According to Wilson from Georgia Power, when the units are online Georgia Power will be 30 percent nuclear, 10 percent more than its current mix. But some intervenors say alternatives are also now much more viable than when the project began.

Jacobs said solar now costs about $1 a watt, or $2 billion dollars for an output equivalent to the new Vogtle units – although he also acknowledges that solar only operates about a quarter of the time while nuclear is almost always online. 

Difficulties

Almost all the intervenors highlighted the fact that it is difficult to actually impact the process as an intervenor. 

“You’re entering into the situation in a David and Goliath type scenario,” said Nathaniel Smith, founder and chief equity officer of Partnership for Southern Equity. “We are in a state of course where our private utility has a great deal of influence, both figuratively and literally.” 

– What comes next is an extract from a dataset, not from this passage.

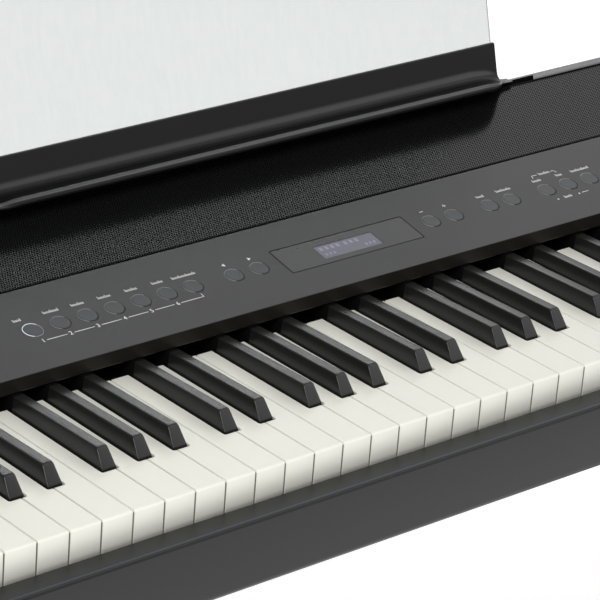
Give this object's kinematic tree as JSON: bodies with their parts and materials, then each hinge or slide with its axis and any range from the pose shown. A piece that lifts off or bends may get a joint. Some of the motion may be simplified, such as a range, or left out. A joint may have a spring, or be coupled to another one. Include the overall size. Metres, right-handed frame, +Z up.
{
  "type": "digital piano on stand",
  "caption": "Full-length digital piano with sprung keys, push buttons, a display and a clear music rest, fixed on a two-sided board stand.",
  "frame": {"origin": "on the floor, in the middle of the stand's footprint", "axes": "+X along the keyboard to the high notes, +Y from the player to the back, +Z up"},
  "size_m": [1.291, 0.414, 0.9528],
  "materials": {
    "case_black": "fine satin, charcoal",
    "panel_grey": "satin, dark grey",
    "grille_black": "finely ribbed and pierced, satin black",
    "rail_grey": "satin, charcoal",
    "rest_black": "satin black",
    "rest_clear": "clear acrylic sheet with polished edges",
    "key_white": "smooth ivory white",
    "key_black": "matte black with a soft sheen",
    "button_grey": "satin, blue-grey",
    "window_smoke": "smoked clear plastic",
    "display_module": "dark grey with a pale screen",
    "board_green": "green lacquered board",
    "speaker_cone": "black",
    "chassis_plastic": "grey moulded plastic",
    "stand_board": "black laminated board",
    "stand_metal": "black powder coat"
  },
  "bodies": {
    "case_and_stand": {"bottom_case": "case_black", "key_slip": "case_black", "end_block_left": "case_black", "end_block_right": "case_black", "control_panel": "panel_grey", "speaker_grille": "grille_black", "rear_cover": "rail_grey", "jack_plate": "case_black", "key_chassis": "chassis_plastic", "circuit_board": "board_green", "display_module": "display_module", "display_window": "window_smoke", "speaker_left": "speaker_cone", "speaker_right": "speaker_cone", "side_panel_left": "stand_board", "side_panel_right": "stand_board", "foot_left": "stand_board", "foot_right": "stand_board", "back_board": "stand_board", "support_rail": "stand_metal"},
    "music_rest": {"music_rest_base": "rest_black", "music_rest_panel": "rest_clear"},
    "white_keys_a0_b1": {"white_keys_a0_b1": "key_white"},
    "black_keys_a0_b1": {"black_keys_a0_b1": "key_black"},
    "white_keys_c2_b3": {"white_keys_c2_b3": "key_white"},
    "black_keys_c2_b3": {"black_keys_c2_b3": "key_black"},
    "white_keys_c5_b6": {"white_keys_c5_b6": "key_white"},
    "black_keys_c5_b6": {"black_keys_c5_b6": "key_black"},
    "white_keys_c7_c8": {"white_keys_c7_c8": "key_white"},
    "black_keys_c7_c8": {"black_keys_c7_c8": "key_black"},
    "white_key_c_4": {"white_key_c_4": "key_white"},
    "black_key_c_sharp_4": {"black_key_c_sharp_4": "key_black"},
    "white_key_d_4": {"white_key_d_4": "key_white"},
    "black_key_d_sharp_4": {"black_key_d_sharp_4": "key_black"},
    "white_key_e_4": {"white_key_e_4": "key_white"},
    "white_key_f_4": {"white_key_f_4": "key_white"},
    "black_key_f_sharp_4": {"black_key_f_sharp_4": "key_black"},
    "white_key_g_4": {"white_key_g_4": "key_white"},
    "black_key_g_sharp_4": {"black_key_g_sharp_4": "key_black"},
    "white_key_a_4": {"white_key_a_4": "key_white"},
    "black_key_a_sharp_4": {"black_key_a_sharp_4": "key_black"},
    "white_key_b_4": {"white_key_b_4": "key_white"},
    "tone_button_1": {"tone_button_1": "button_grey"},
    "tone_button_2": {"tone_button_2": "button_grey"},
    "tone_button_3": {"tone_button_3": "button_grey"},
    "tone_button_4": {"tone_button_4": "button_grey"},
    "tone_button_5": {"tone_button_5": "button_grey"},
    "tone_button_6": {"tone_button_6": "button_grey"},
    "tone_button_7": {"tone_button_7": "button_grey"},
    "page_button_1": {"page_button_1": "button_grey"},
    "page_button_2": {"page_button_2": "button_grey"},
    "value_button_1": {"value_button_1": "button_grey"},
    "value_button_2": {"value_button_2": "button_grey"},
    "menu_button_1": {"menu_button_1": "button_grey"},
    "menu_button_2": {"menu_button_2": "button_grey"},
    "song_button_1": {"song_button_1": "button_grey"},
    "song_button_2": {"song_button_2": "button_grey"},
    "song_button_3": {"song_button_3": "button_grey"},
    "power_button": {"power_button": "button_grey"},
    "volume_slider": {"volume_slider": "button_grey"}
  },
  "joints": [
    {"name": "music_rest_lift", "type": "slide", "parent": "case_and_stand", "child": "music_rest", "axis": [0, 0, 1], "range_m": [0, 0.05]},
    {"name": "white_keys_a0_b1_press", "type": "hinge", "parent": "case_and_stand", "child": "white_keys_a0_b1", "pos_m": [-0.50525, 0.065, 0.706], "axis": [1, 0, 0], "range_deg": [0, 2.6], "stiffness_Nm_per_rad": 5.4, "springref_deg": -21.2},
    {"name": "black_keys_a0_b1_press", "type": "hinge", "parent": "case_and_stand", "child": "black_keys_a0_b1", "pos_m": [-0.50135, 0.076, 0.731], "axis": [1, 0, 0], "range_deg": [0, 3.1], "stiffness_Nm_per_rad": 2.4, "springref_deg": -21.2},
    {"name": "white_keys_c2_b3_press", "type": "hinge", "parent": "case_and_stand", "child": "white_keys_c2_b3", "pos_m": [-0.235, 0.065, 0.706], "axis": [1, 0, 0], "range_deg": [0, 2.6], "stiffness_Nm_per_rad": 8.4, "springref_deg": -21.2},
    {"name": "black_keys_c2_b3_press", "type": "hinge", "parent": "case_and_stand", "child": "black_keys_c2_b3", "pos_m": [-0.23425, 0.076, 0.731], "axis": [1, 0, 0], "range_deg": [0, 3.1], "stiffness_Nm_per_rad": 4, "springref_deg": -21.2},
    {"name": "white_keys_c5_b6_press", "type": "hinge", "parent": "case_and_stand", "child": "white_keys_c5_b6", "pos_m": [0.2585, 0.065, 0.706], "axis": [1, 0, 0], "range_deg": [0, 2.6], "stiffness_Nm_per_rad": 8.4, "springref_deg": -21.2},
    {"name": "black_keys_c5_b6_press", "type": "hinge", "parent": "case_and_stand", "child": "black_keys_c5_b6", "pos_m": [0.25925, 0.076, 0.731], "axis": [1, 0, 0], "range_deg": [0, 3.1], "stiffness_Nm_per_rad": 4, "springref_deg": -21.2},
    {"name": "white_keys_c7_c8_press", "type": "hinge", "parent": "case_and_stand", "child": "white_keys_c7_c8", "pos_m": [0.517, 0.065, 0.706], "axis": [1, 0, 0], "range_deg": [0, 2.6], "stiffness_Nm_per_rad": 4.8, "springref_deg": -21.2},
    {"name": "black_keys_c7_c8_press", "type": "hinge", "parent": "case_and_stand", "child": "black_keys_c7_c8", "pos_m": [0.506, 0.076, 0.731], "axis": [1, 0, 0], "range_deg": [0, 3.1], "stiffness_Nm_per_rad": 2, "springref_deg": -21.2},
    {"name": "white_key_c_4_press", "type": "hinge", "parent": "case_and_stand", "child": "white_key_c_4", "pos_m": [-0.05875, 0.065, 0.706], "axis": [1, 0, 0], "range_deg": [0, 2.6], "stiffness_Nm_per_rad": 0.6, "springref_deg": -21.2},
    {"name": "black_key_c_sharp_4_press", "type": "hinge", "parent": "case_and_stand", "child": "black_key_c_sharp_4", "pos_m": [-0.0494, 0.076, 0.731], "axis": [1, 0, 0], "range_deg": [0, 3.1], "stiffness_Nm_per_rad": 0.4, "springref_deg": -21.2},
    {"name": "white_key_d_4_press", "type": "hinge", "parent": "case_and_stand", "child": "white_key_d_4", "pos_m": [-0.03525, 0.065, 0.706], "axis": [1, 0, 0], "range_deg": [0, 2.6], "stiffness_Nm_per_rad": 0.6, "springref_deg": -21.2},
    {"name": "black_key_d_sharp_4_press", "type": "hinge", "parent": "case_and_stand", "child": "black_key_d_sharp_4", "pos_m": [-0.0211, 0.076, 0.731], "axis": [1, 0, 0], "range_deg": [0, 3.1], "stiffness_Nm_per_rad": 0.4, "springref_deg": -21.2},
    {"name": "white_key_e_4_press", "type": "hinge", "parent": "case_and_stand", "child": "white_key_e_4", "pos_m": [-0.01175, 0.065, 0.706], "axis": [1, 0, 0], "range_deg": [0, 2.6], "stiffness_Nm_per_rad": 0.6, "springref_deg": -21.2},
    {"name": "white_key_f_4_press", "type": "hinge", "parent": "case_and_stand", "child": "white_key_f_4", "pos_m": [0.01175, 0.065, 0.706], "axis": [1, 0, 0], "range_deg": [0, 2.6], "stiffness_Nm_per_rad": 0.6, "springref_deg": -21.2},
    {"name": "black_key_f_sharp_4_press", "type": "hinge", "parent": "case_and_stand", "child": "black_key_f_sharp_4", "pos_m": [0.0196, 0.076, 0.731], "axis": [1, 0, 0], "range_deg": [0, 3.1], "stiffness_Nm_per_rad": 0.4, "springref_deg": -21.2},
    {"name": "white_key_g_4_press", "type": "hinge", "parent": "case_and_stand", "child": "white_key_g_4", "pos_m": [0.03525, 0.065, 0.706], "axis": [1, 0, 0], "range_deg": [0, 2.6], "stiffness_Nm_per_rad": 0.6, "springref_deg": -21.2},
    {"name": "black_key_g_sharp_4_press", "type": "hinge", "parent": "case_and_stand", "child": "black_key_g_sharp_4", "pos_m": [0.047, 0.076, 0.731], "axis": [1, 0, 0], "range_deg": [0, 3.1], "stiffness_Nm_per_rad": 0.4, "springref_deg": -21.2},
    {"name": "white_key_a_4_press", "type": "hinge", "parent": "case_and_stand", "child": "white_key_a_4", "pos_m": [0.05875, 0.065, 0.706], "axis": [1, 0, 0], "range_deg": [0, 2.6], "stiffness_Nm_per_rad": 0.6, "springref_deg": -21.2},
    {"name": "black_key_a_sharp_4_press", "type": "hinge", "parent": "case_and_stand", "child": "black_key_a_sharp_4", "pos_m": [0.0744, 0.076, 0.731], "axis": [1, 0, 0], "range_deg": [0, 3.1], "stiffness_Nm_per_rad": 0.4, "springref_deg": -21.2},
    {"name": "white_key_b_4_press", "type": "hinge", "parent": "case_and_stand", "child": "white_key_b_4", "pos_m": [0.08225, 0.065, 0.706], "axis": [1, 0, 0], "range_deg": [0, 2.6], "stiffness_Nm_per_rad": 0.6, "springref_deg": -21.2},
    {"name": "tone_button_1_press", "type": "slide", "parent": "case_and_stand", "child": "tone_button_1", "axis": [0, 0.1994, -0.9799], "range_m": [0, 0.001], "stiffness_N_per_m": 150, "springref_m": -0.001},
    {"name": "tone_button_2_press", "type": "slide", "parent": "case_and_stand", "child": "tone_button_2", "axis": [0, 0.1994, -0.9799], "range_m": [0, 0.001], "stiffness_N_per_m": 150, "springref_m": -0.001},
    {"name": "tone_button_3_press", "type": "slide", "parent": "case_and_stand", "child": "tone_button_3", "axis": [0, 0.1994, -0.9799], "range_m": [0, 0.001], "stiffness_N_per_m": 150, "springref_m": -0.001},
    {"name": "tone_button_4_press", "type": "slide", "parent": "case_and_stand", "child": "tone_button_4", "axis": [0, 0.1994, -0.9799], "range_m": [0, 0.001], "stiffness_N_per_m": 150, "springref_m": -0.001},
    {"name": "tone_button_5_press", "type": "slide", "parent": "case_and_stand", "child": "tone_button_5", "axis": [0, 0.1994, -0.9799], "range_m": [0, 0.001], "stiffness_N_per_m": 150, "springref_m": -0.001},
    {"name": "tone_button_6_press", "type": "slide", "parent": "case_and_stand", "child": "tone_button_6", "axis": [0, 0.1994, -0.9799], "range_m": [0, 0.001], "stiffness_N_per_m": 150, "springref_m": -0.001},
    {"name": "tone_button_7_press", "type": "slide", "parent": "case_and_stand", "child": "tone_button_7", "axis": [0, 0.1994, -0.9799], "range_m": [0, 0.001], "stiffness_N_per_m": 150, "springref_m": -0.001},
    {"name": "page_button_1_press", "type": "slide", "parent": "case_and_stand", "child": "page_button_1", "axis": [0, 0.1994, -0.9799], "range_m": [0, 0.001], "stiffness_N_per_m": 150, "springref_m": -0.001},
    {"name": "page_button_2_press", "type": "slide", "parent": "case_and_stand", "child": "page_button_2", "axis": [0, 0.1994, -0.9799], "range_m": [0, 0.001], "stiffness_N_per_m": 150, "springref_m": -0.001},
    {"name": "value_button_1_press", "type": "slide", "parent": "case_and_stand", "child": "value_button_1", "axis": [0, 0.1994, -0.9799], "range_m": [0, 0.001], "stiffness_N_per_m": 150, "springref_m": -0.001},
    {"name": "value_button_2_press", "type": "slide", "parent": "case_and_stand", "child": "value_button_2", "axis": [0, 0.1994, -0.9799], "range_m": [0, 0.001], "stiffness_N_per_m": 150, "springref_m": -0.001},
    {"name": "menu_button_1_press", "type": "slide", "parent": "case_and_stand", "child": "menu_button_1", "axis": [0, 0.1994, -0.9799], "range_m": [0, 0.001], "stiffness_N_per_m": 150, "springref_m": -0.001},
    {"name": "menu_button_2_press", "type": "slide", "parent": "case_and_stand", "child": "menu_button_2", "axis": [0, 0.1994, -0.9799], "range_m": [0, 0.001], "stiffness_N_per_m": 150, "springref_m": -0.001},
    {"name": "song_button_1_press", "type": "slide", "parent": "case_and_stand", "child": "song_button_1", "axis": [0, 0.1994, -0.9799], "range_m": [0, 0.001], "stiffness_N_per_m": 150, "springref_m": -0.001},
    {"name": "song_button_2_press", "type": "slide", "parent": "case_and_stand", "child": "song_button_2", "axis": [0, 0.1994, -0.9799], "range_m": [0, 0.001], "stiffness_N_per_m": 150, "springref_m": -0.001},
    {"name": "song_button_3_press", "type": "slide", "parent": "case_and_stand", "child": "song_button_3", "axis": [0, 0.1994, -0.9799], "range_m": [0, 0.001], "stiffness_N_per_m": 150, "springref_m": -0.001},
    {"name": "power_button_press", "type": "slide", "parent": "case_and_stand", "child": "power_button", "axis": [0, 0.1994, -0.9799], "range_m": [0, 0.001], "stiffness_N_per_m": 150, "springref_m": -0.001},
    {"name": "volume_slide", "type": "slide", "parent": "case_and_stand", "child": "volume_slider", "axis": [1, 0, 0], "range_m": [-0.02, 0.02]}
  ]
}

Others compared the process to swimming up hill.

“Participation from the company, PSC staff, intervenors and customers is an important part of the process that ensures the Commission hears and understands all points of view,” wrote Wilson. “The open and transparent process in place helps inform all participants and allows the Commission to make the most informed decisions.”

But intervenors also hope that the way that rate increases are implemented can be influenced – implementing them over a longer period of time, for example, or disallowing certain expenses.

For many intervenors, it is also a chance to put people on the record, regardless of what the PSC does.

“This is one of the few opportunities to question company witnesses under oath about this project, to test their credibility, to see whether any of their claims about how things are going or whether things might get better, to see whether those materialize over time,” said Ebersbach.